Most of us have attended high school. Some of us have or will have children who attend high school. Probably a lot of us know or have seen a high schooler because they’re a neighbor, person in a car next to you, someone working at a store, or being social in a common place.
Imagine a world with no high schoolers or seeing one as a rare circumstance. It can happen, it’s been happening and it should stop happening.
This issue of Bookisshh explores two works compiled and written by investigative journalist, Dave Cullen, who went to every length possible to be neutral, ethical, balanced and thorough as he explores two key school shootings: Columbine and Parkland.
Every parent, concerned person, voter, school employee and professional who works on behalf of justice, safety and well being of student populations should be required to read these works. Let’s begin with you…
Columbine / Dave Cullen /Non-Fiction
Dave Cullen does the excruciating work of being on the scene of one of the United States’ worst school shootings. He is on the scene, taking in the horror, pain, systemic failures, pain, guilt and suffering of witnesses and survivors. Thanks does not express nearly enough for his passion for understanding why people do the horrible things they do and why they weren’t stopped.
Columbine is a work of comprehensive, investigative journalism in which Cullen toggles back and forth in time, beginning with the end result and culminating just past the fallout day when the shooting took place.
Using firsthand, recorded and printed interviews and cabinets of reports taken by intersecting agencies, Cullen pieces together the lives of the perpetrators, their actions, beefs with society and peers and suggests that psycho emotional and cognitive issues may trump plain teenage angst.
It’s hard to be neutral and fair when horrific and irreversible crimes have been committed but Cullen while sensitive and compassionate tows his line.

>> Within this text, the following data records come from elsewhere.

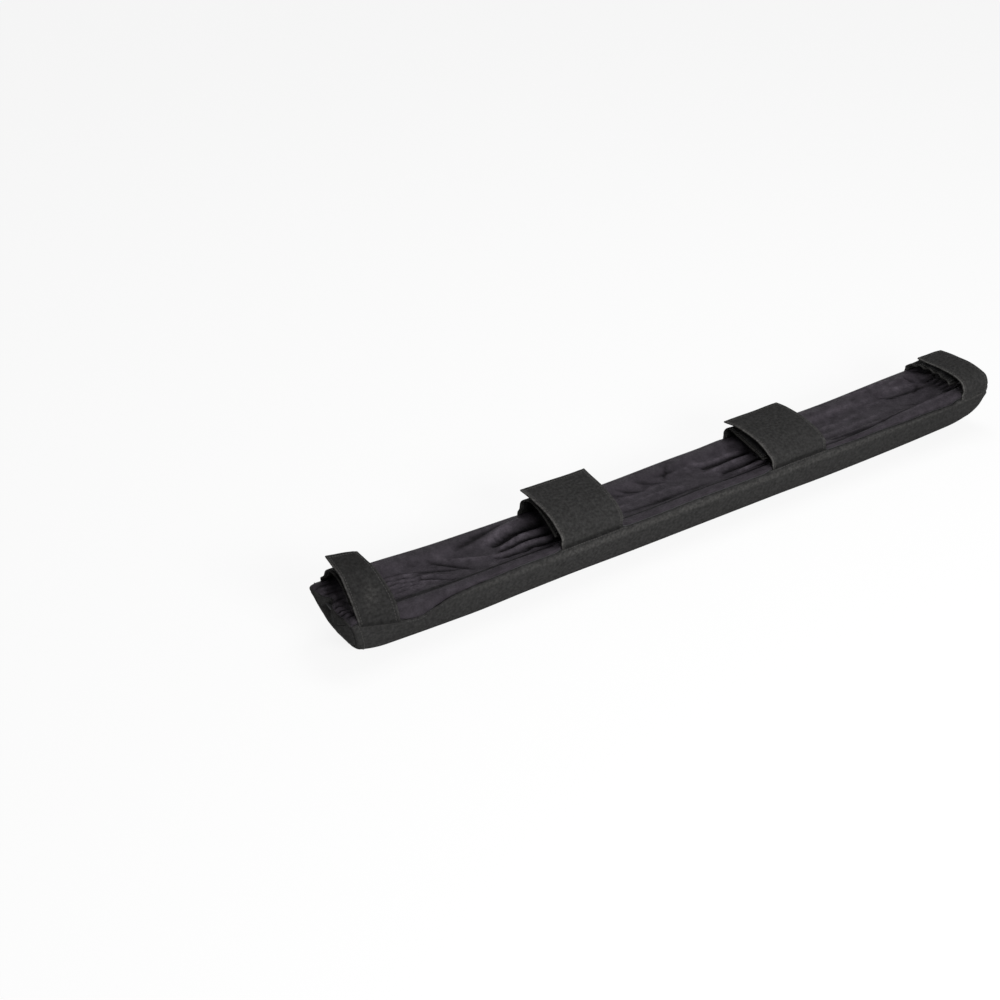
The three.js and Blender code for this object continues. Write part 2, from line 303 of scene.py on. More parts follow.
def capped_faces(rows, columns):
    """The faces of a tube of points kept ring by ring, with both ends closed."""
    last = (rows - 1) * columns
    ends = [list(range(columns)), list(range(last, last + columns))[::-1]]
    return grid_faces(rows, columns, closed=True).tolist() + ends


def mark_points(mesh, **marks):
    """Gives each point of a mesh one number for each mark."""
    for key, values in marks.items():
        mesh.attributes.new(key, "FLOAT", "POINT").data.foreach_set("value", np.ravel(values))


def add_cloth(name, points, faces, material, uv=None, marks=None, closed=False):
    """A smooth mesh piece from points in millimetres, with its cloth coordinates and edge marks."""
    mesh = bpy.data.meshes.new(name)
    mesh.from_pydata((np.asarray(points) * MM).tolist(), [], [list(map(int, f)) for f in faces])
    if closed:
        shape = bmesh.new()
        shape.from_mesh(mesh)
        bmesh.ops.recalc_face_normals(shape, faces=shape.faces)
        shape.to_mesh(mesh)
        shape.free()
    mesh.polygons.foreach_set("use_smooth", [True] * len(mesh.polygons))
    if uv is not None:
        corner_vertices = np.empty(len(mesh.loops), np.int64)
        mesh.loops.foreach_get("vertex_index", corner_vertices)
        layer = mesh.uv_layers.new(name="cloth")
        layer.data.foreach_set("uv", (np.asarray(uv)[corner_vertices] * MM).ravel())
    mark_points(mesh, **(marks or {}))
    mesh.materials.append(material)
    piece = bpy.data.objects.new(name, mesh)
    scene.collection.objects.link(piece)
    return piece


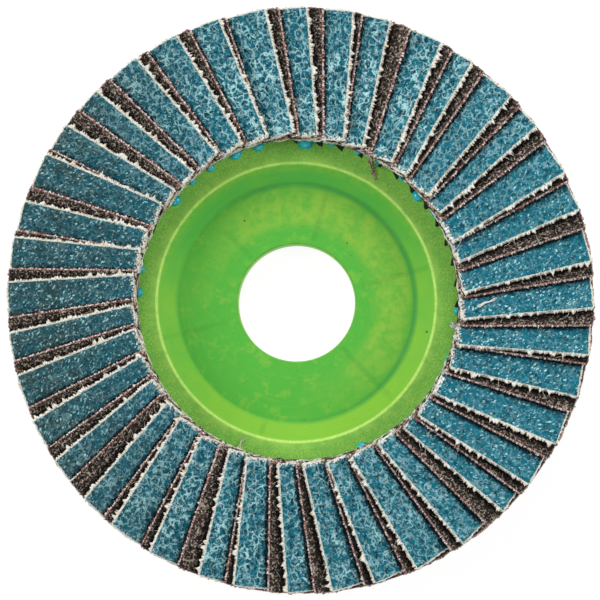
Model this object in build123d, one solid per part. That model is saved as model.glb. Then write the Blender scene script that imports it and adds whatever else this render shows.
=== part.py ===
"""Flap disc: a moulded backing plate with a fan of 80 abrasive flaps glued round it.

The disc stands on the back of its hub with the working face up. The origin is the
centre of the bore on the hub's back, and +Z is the way the working face looks. Clock
angles, in degrees, run clockwise from +Y as seen from the working face.
"""
import os
from math import asin, cos, degrees, radians, sin
from random import Random

from build123d import *

# ---- Backing plate, millimetres ----
BORE_DIAMETER = 22.23
BORE_CHAMFER = 0.33
HUB_THICKNESS = 5.0
HUB_BACK_RADIUS = 23.5
HUB_BACK_CHAMFER = 0.8
DISH_FLOOR_RADIUS = 22.6
DISH_SLOPE_RUN = 3.85  # how far the slope moves outward while it climbs
DISH_DEPTH = 3.7
DISH_RIM_ROUNDING = 0.6
FLANGE_THICKNESS = 3.0
FLANGE_RADIUS = 49.0
FLANGE_CHAMFER = 0.8

# ---- Ribs on the plate's back ----
RIB_COUNT = 6
RIB_FIRST_ANGLE = 15.0
RIB_THICKNESS = 2.0
RIB_REACH = 46.5  # radius at which a rib runs out into the flange
RIB_SETBACK = 1.0  # height of a rib's foot above the hub's back

# ---- Flaps ----
FLAP_PAIRS = 40  # a blue flap and the brown flap that it rests on
BLUE_THICKNESS = 1.15
BROWN_THICKNESS = 0.80
BLUE_WIDTH = 16.0  # up the slope of the flap, from the glued edge to the free edge
FLAP_INNER_END = 30.1  # from the fan's centre, along the flap
BLUE_OUTER_END = 55.1
BROWN_OUTER_END = 56.6
PLY_GAP = 0.04  # left between two flaps where they lie closest, at their inner ends
BLUE_EDGE_OFFSET = 5.8  # free edge, clockwise of the flap's own radius
BROWN_EDGE_OFFSET = 4.5
BROWN_SHARE = 0.48  # how far along the pitch the brown flap follows its blue flap
FAN_FIRST_ANGLE = -5.2
FAN_DRIFT = 0.8  # the flaps were laid a little wide on one side and close on the other
FAN_DRIFT_ANGLE = 40.0
FAN_OFFSET_X = 0.45
FAN_OFFSET_Y = 0.27

# The fan was ground round after gluing, not quite on the axis of the bore.
GROUND_RADIUS = 55.0
GROUND_OFFSET_X = 0.97
GROUND_OFFSET_Y = 0.21

# Each flap is laid by hand, so its free edge meets the rim up to this far to either side
# of its even place. The seed stands for one such fan and gives the same one every time.
BLUE_UNEVENNESS = 1.1
BROWN_UNEVENNESS = 0.9
LAY_SEED = 24
TURN_SHARE = 0.3  # part of an uneven lay that comes from the flap being turned

# ---- Adhesive ----
GLUE_UNDER_FLAPS = 0.25
GLUE_ROUND_EDGES = 0.6  # depth to which the flaps' edges sink into the bed
GLUE_INNER_RADIUS = 31.0
GLUE_OUTER_RADIUS = 48.0
BEAD_CENTRE_RADIUS = 30.6
BEAD_RADIUS = 1.6
BEAD_TOP_RADIUS = 0.8
BEAD_HEIGHT = 0.8
BEAD_ANGLES = (2.5, 38, 48, 93, 156.5, 281, 308, 335)

FLAPS_PER_BROWN_FILE = 4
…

Cullen chronicles efforts made to heal–on site counseling, monument building and demolishing, memorial services and silences, legal proceedings and more. Readers will learn that not even the passage of time can erase these wounds… What can fix this? Never letting it happen again (see Parkland review).
Readers will marvel at the messaging fostered by political, religious, personal, educational, legal and law enforcement groups used to promote, redirect, block and control the story of The Columbine Shooting. The breakdowns and interference among and between these social agencies and guardians of trust and safety are startling. Cullen shows readers where that began and ended.
Columbine could’ve been prevented. Read Cullen’s book, discern the convincing evidence and huge gaps in reason and accountability to discover out how and why this mass shooting of innocent people could’ve and should’ve been prevented. It’s pretty clear it could’ve been.
Parkland / Dave Cullen / Non Fiction
This book is a testament to teenager excellence at its most unfortunate and finest moment. Parkland is a manual for recovery and activism merged into singular purpose and will leave you taking notes, signing up for newsletters and possibly allocating funds.
Post Reading I continue to marvel at what young people can accomplish when they have a passionate purpose guiding the use of their collective skills.
Cullen presents a detailed, chronological, narrative at Marjory Stoneman Douglas High School in Parkland, Florida. He introduces readers to survivors, witnesses, experts and the leaders who formed MFOL ( March For Our Lives) movement.
Remaining a shadow, Cullen travels with students as their organization forms, evolves, networks and expands. Readers gain insight into the boundaries set by teens and the adults who respected and supported them in their mission to impact gun legislation in The United States.
Readers get the opportunity to witness the people initially representing the MFOL movement and how they grew along the way in response to the large demands that million dollar contributions, rules and protocols, government and institution impose on the battlefront of change. Cullen and the MFOL stakeholders do not make it look easy but show how important fighting for something and always staying ready for that fight is crucial for creating change.
A critical takeaway from this book is how the MFOL kids networked, strategized, developed campaigns, tours and scaled the details per the audience and media platform employed by them. Unlike Columbine, MFOL keeps one conversation going and pushes through special interest driven media gatekeeping. They are genius.
Parkland is a lesson in recovery response for anyone valuing the safety of children and cares equally about their neighbor regardless of race, religion or income. Pick it up, share the insight, pay it forward.